* _The task_
Find every line with the word "this" and give their count, nothing else.

* _Dataset entries_
● ● ● ● ●

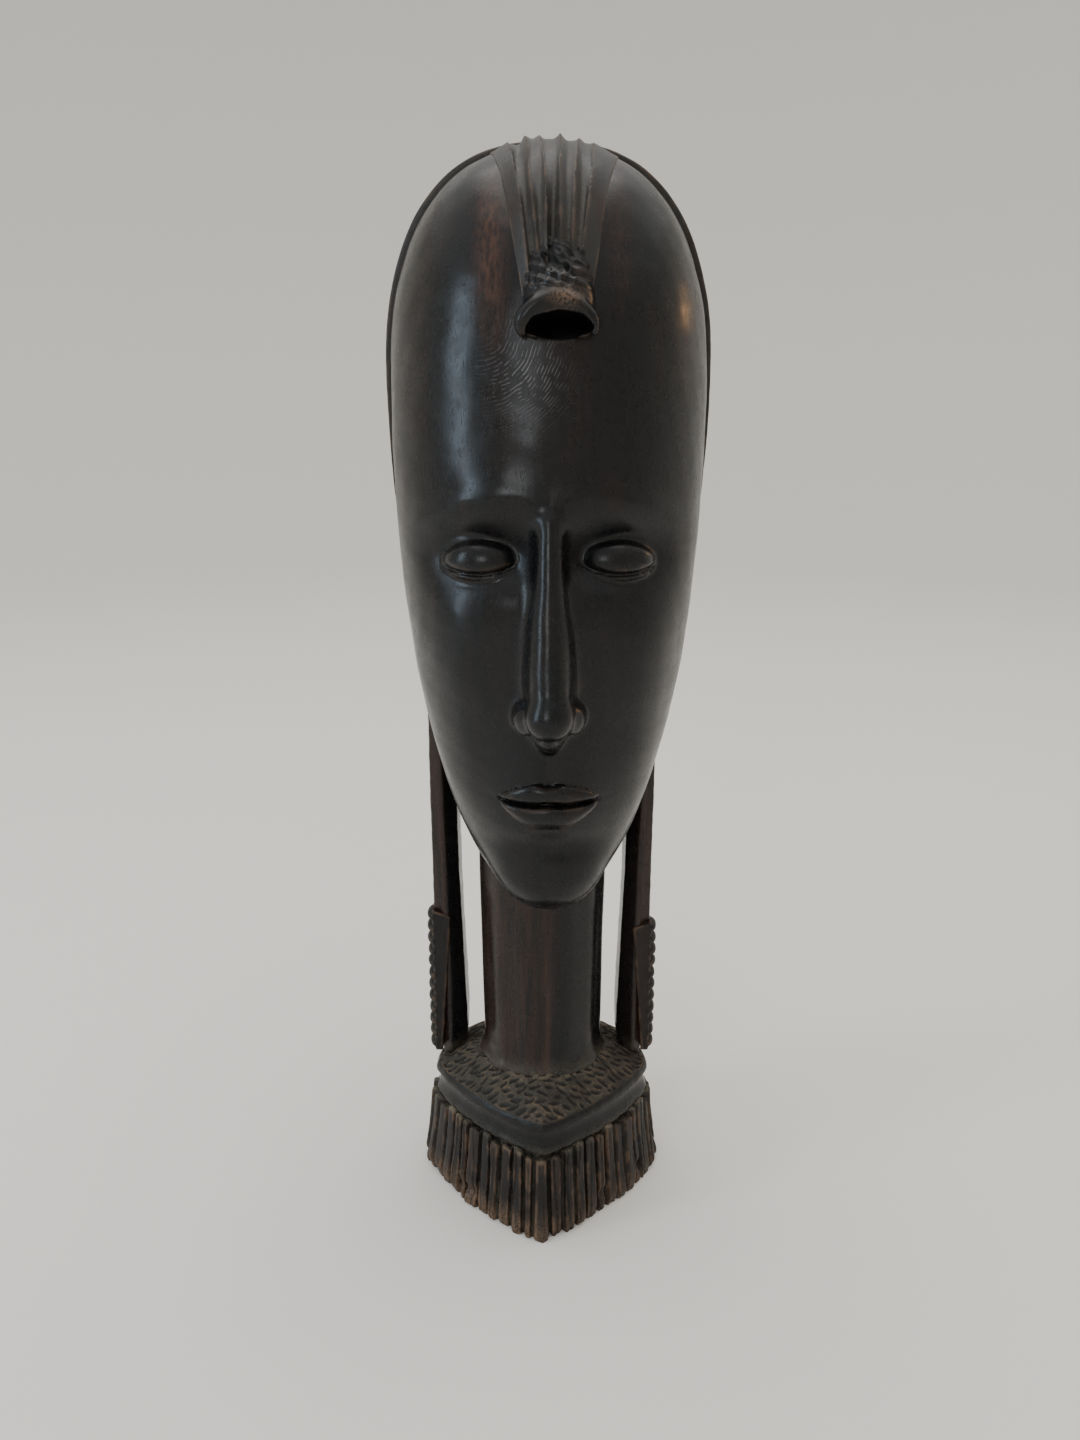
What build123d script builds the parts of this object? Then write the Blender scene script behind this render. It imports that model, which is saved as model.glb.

● ● ● ● ●

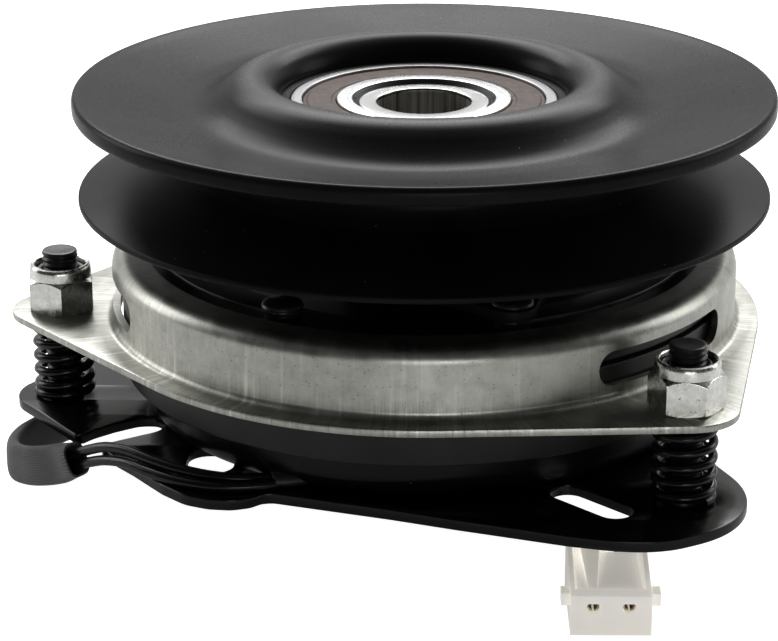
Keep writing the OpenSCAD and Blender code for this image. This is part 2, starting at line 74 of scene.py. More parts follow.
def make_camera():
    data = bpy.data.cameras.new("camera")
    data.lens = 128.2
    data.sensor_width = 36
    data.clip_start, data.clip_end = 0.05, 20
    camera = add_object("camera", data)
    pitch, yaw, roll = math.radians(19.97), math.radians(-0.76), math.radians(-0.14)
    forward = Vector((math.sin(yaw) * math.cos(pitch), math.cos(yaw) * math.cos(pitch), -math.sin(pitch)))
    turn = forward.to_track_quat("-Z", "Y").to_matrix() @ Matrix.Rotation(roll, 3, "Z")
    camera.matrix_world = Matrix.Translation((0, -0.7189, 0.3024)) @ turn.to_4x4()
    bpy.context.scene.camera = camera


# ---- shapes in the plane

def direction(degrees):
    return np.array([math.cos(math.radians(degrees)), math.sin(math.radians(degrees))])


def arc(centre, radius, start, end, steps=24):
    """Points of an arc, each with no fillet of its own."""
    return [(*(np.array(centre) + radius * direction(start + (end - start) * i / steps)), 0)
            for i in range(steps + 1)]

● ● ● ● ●

* _Task result_
2